Well, first we were both exhausted because we ended up staying up until two in the morning last night, because we were hanging out with people. Actually, the place we were was very close to our apartment, but not close enough that we felt safe walking home in the middle of the night, so even though the conversation wasn't exactly riveting, and there were plenty of stretches of boringness that were long enough to have us think, "Hmm, it would sure be nice to watch Soul Eater right now..." we couldn't quite go home. It wasn't a total loss, though, because there were also some stretches of very interestingness.
So this morning we were exhausted, and then it was time for sacrament meeting. Athena was stressed out because we were singing "America the Beautiful." But Independence Day was last week, so there was concern about whether it would be weird. The theme for the talks this week was "freedom," but the first speaker only really talked about his mission. Fortunately, the second speaker followed the theme very well, so it all worked out. Yay!
But then it was getting close to Relief Society, and I would have to play a piano solo. I had practiced almost every day for the last two weeks, and I had gotten really good at playing it, but first, I tend to get performance anxiety, and second, a thought occurred to me last night that had me freaking out. See, there were about three places in the piece I chose where it got really loud, and I suddenly started worrying if maybe it was too loud to be appropriate! Oh no!

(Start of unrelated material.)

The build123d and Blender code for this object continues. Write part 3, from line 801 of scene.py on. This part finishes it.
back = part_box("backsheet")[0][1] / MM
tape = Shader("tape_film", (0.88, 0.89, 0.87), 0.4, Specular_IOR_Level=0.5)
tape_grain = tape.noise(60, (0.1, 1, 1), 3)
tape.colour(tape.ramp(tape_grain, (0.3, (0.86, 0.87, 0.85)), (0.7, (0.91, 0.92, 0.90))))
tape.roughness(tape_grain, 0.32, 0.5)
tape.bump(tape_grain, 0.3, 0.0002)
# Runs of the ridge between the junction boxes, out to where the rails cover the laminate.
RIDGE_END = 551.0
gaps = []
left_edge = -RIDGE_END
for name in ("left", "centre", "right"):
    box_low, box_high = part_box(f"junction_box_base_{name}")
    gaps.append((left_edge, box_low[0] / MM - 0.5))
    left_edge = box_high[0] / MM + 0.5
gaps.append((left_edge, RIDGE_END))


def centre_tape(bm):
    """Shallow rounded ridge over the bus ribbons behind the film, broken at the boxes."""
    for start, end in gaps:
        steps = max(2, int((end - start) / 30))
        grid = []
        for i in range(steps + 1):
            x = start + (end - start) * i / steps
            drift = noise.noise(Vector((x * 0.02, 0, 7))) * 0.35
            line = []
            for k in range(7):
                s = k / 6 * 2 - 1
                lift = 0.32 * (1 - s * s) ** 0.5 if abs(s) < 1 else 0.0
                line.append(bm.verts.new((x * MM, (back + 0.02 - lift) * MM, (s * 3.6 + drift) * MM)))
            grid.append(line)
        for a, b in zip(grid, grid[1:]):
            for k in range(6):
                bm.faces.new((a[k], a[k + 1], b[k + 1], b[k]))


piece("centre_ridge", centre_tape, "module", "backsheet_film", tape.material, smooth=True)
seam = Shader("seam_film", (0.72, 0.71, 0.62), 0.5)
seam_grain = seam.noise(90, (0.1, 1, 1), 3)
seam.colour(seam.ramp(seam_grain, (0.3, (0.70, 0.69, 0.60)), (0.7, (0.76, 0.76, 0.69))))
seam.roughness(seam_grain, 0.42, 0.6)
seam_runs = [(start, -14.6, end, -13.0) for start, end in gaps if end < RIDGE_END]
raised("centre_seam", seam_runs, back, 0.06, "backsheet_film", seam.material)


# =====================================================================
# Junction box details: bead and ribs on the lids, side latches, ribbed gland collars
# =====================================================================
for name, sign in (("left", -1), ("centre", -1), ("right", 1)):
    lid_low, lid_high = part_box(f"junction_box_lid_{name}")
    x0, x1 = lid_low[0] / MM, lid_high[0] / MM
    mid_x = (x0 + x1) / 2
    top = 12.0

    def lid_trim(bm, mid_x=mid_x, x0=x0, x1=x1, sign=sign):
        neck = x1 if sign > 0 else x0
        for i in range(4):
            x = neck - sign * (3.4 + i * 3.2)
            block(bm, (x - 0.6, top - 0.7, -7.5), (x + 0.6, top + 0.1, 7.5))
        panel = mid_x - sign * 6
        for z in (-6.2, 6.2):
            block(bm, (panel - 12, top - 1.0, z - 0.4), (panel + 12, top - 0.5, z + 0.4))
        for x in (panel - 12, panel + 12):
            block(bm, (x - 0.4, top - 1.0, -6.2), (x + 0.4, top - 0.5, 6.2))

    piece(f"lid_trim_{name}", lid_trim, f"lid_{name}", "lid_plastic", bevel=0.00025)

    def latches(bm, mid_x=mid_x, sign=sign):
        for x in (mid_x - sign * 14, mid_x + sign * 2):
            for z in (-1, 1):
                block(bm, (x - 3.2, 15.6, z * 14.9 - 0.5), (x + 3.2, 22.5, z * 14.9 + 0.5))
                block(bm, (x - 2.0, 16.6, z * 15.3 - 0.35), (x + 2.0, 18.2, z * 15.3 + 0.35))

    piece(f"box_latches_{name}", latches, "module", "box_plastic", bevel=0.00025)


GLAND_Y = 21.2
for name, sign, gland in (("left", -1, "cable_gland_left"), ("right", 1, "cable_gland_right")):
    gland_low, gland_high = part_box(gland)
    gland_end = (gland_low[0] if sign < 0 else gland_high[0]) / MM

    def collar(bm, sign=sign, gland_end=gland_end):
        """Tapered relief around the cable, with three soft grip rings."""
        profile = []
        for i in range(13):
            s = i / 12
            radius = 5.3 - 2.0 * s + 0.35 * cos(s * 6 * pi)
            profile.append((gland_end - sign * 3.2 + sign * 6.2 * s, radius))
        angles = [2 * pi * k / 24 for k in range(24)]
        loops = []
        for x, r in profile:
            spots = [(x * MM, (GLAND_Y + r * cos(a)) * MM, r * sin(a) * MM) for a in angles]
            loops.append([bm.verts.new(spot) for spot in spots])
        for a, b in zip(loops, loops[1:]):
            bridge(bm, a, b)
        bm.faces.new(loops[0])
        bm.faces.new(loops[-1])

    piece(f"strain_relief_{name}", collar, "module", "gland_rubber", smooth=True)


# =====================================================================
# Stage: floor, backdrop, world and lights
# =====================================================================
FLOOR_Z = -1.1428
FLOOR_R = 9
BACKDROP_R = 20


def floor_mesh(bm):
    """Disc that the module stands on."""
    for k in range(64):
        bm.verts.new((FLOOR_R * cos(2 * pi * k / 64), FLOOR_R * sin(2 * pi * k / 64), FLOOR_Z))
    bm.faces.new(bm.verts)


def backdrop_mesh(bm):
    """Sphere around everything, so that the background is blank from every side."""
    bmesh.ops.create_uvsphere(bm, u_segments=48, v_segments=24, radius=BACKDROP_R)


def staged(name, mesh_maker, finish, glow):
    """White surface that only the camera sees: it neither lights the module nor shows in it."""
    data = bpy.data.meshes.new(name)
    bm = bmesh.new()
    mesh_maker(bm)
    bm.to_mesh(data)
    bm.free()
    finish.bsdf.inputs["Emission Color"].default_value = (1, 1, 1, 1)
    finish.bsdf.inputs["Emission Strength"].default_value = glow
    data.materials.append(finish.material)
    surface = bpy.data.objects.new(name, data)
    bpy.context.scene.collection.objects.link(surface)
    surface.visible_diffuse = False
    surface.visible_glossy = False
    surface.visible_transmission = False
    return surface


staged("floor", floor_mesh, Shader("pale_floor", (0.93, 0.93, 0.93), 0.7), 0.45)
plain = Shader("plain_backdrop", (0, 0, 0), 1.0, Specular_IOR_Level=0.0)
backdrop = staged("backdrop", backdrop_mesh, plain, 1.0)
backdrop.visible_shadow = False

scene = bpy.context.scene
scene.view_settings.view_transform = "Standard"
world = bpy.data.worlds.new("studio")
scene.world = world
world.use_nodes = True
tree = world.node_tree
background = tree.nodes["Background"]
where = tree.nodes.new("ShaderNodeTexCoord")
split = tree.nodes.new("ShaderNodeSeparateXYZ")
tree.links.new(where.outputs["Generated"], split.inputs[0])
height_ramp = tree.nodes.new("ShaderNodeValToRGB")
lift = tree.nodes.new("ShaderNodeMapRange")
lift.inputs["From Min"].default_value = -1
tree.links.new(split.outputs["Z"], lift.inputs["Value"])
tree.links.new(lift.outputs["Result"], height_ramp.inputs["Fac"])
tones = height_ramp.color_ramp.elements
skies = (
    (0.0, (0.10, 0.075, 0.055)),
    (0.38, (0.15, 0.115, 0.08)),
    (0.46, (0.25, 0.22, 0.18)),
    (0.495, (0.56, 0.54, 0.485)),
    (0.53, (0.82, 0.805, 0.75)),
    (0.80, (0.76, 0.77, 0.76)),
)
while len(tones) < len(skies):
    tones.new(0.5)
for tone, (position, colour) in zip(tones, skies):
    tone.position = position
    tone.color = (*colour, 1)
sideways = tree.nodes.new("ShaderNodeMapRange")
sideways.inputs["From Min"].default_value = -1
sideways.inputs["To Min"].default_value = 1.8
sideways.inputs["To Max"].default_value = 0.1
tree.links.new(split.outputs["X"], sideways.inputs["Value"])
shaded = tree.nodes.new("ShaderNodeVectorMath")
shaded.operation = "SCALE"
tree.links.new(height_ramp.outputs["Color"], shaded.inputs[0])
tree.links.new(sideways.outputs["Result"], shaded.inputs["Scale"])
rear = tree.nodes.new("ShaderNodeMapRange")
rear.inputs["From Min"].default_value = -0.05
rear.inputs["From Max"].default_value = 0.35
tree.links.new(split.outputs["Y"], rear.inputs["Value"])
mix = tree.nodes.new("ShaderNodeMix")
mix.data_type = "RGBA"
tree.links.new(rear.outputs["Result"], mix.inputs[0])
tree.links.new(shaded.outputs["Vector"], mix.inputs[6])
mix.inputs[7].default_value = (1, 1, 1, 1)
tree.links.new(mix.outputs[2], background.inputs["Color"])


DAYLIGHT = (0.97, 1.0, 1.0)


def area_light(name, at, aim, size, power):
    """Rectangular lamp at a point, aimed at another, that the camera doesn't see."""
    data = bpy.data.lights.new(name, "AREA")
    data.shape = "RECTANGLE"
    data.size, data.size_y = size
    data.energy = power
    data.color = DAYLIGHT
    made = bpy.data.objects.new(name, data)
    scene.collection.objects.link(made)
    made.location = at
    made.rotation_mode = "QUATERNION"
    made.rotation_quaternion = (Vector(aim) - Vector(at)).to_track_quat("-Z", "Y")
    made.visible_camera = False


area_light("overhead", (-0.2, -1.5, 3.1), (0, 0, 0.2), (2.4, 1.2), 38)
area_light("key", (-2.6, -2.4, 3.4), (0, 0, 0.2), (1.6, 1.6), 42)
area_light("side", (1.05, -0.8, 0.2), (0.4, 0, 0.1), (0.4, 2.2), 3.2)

I chose the hymn because I had been given a couple of solo books and told to just play whatever I wanted, and I had no idea what to play. But then one night, things were starting to look even bleaker financially, and suddenly the tune to "Though Deepening Trials" popped into my head. I thought what the heck, maybe I could play that if it was in those books. Lo and behold, it was! And not only that! but the arrangement I had was done by our Great Uncle Reid! So I thought it would be a really cool choice.
But now suddenly I was freaking out about it and maybe I should have chosen something that's calmer throughout and stuff. But then I played it and I don't think the loud bits were a problem. But! I did get one note wrong! Ooohhhh noooooo!!
I'm not really upset about it; I just couldn't stop thinking about it during the lesson, because I was imagining Death the Kid and how upset he gets when he makes the slightest mistake. "I'm nameless scum and that's why the K has forsaken me!" Bwahahaha.
Anyway. Sister S, who is kind of the music mentor in the ward and was the one who lent me the solo books, said I did a very good job, and then let me keep borrowing the books so I could learn something new! And that turned out to be helpful later, because we went straight from choir practice to Mom's place, where we discovered they suddenly had a piano! What! Getting a piano and not telling us!
Actually they're borrowing it, because somebody else they know (related to Sister S, maybe actually Sister S, but maybe her son) needed some place to store their piano for a while. But what good is it being somewhere with a piano if I don't have anything to play? None at all, that's what. (I have very little memorized, sadly.)
Anyway, they got home after we got to their place, and then we had Mom's birthday dinner! Yay! And we got to give Mom the present we'd been keeping from her ever since our birthday! We got a bunch of pictures printed from our Disneyland trip, and Celeste made a scrapbook out of them! Tadah! I feel like I had much more to say about that back when it was still a secret, but now that it's not, I've forgotten all of it. Oh well. Maybe I'll remember in the middle of the night. But anyway, Mom loved it! Yay!
And the day ended on a very good note after having a good time with family. But sadly, we do not have time to watch The Jungle Book before bed. Sigh.
Today I'm thankful for Mom being so happy to get her birthday present, the cookies we had at our family history class (they were made from cake mix!), the really good pizza we had for Mom's birthday dinner, being able to sleep in tomorrow, and nobody getting hurt while we played Do You Love Your Neighbor?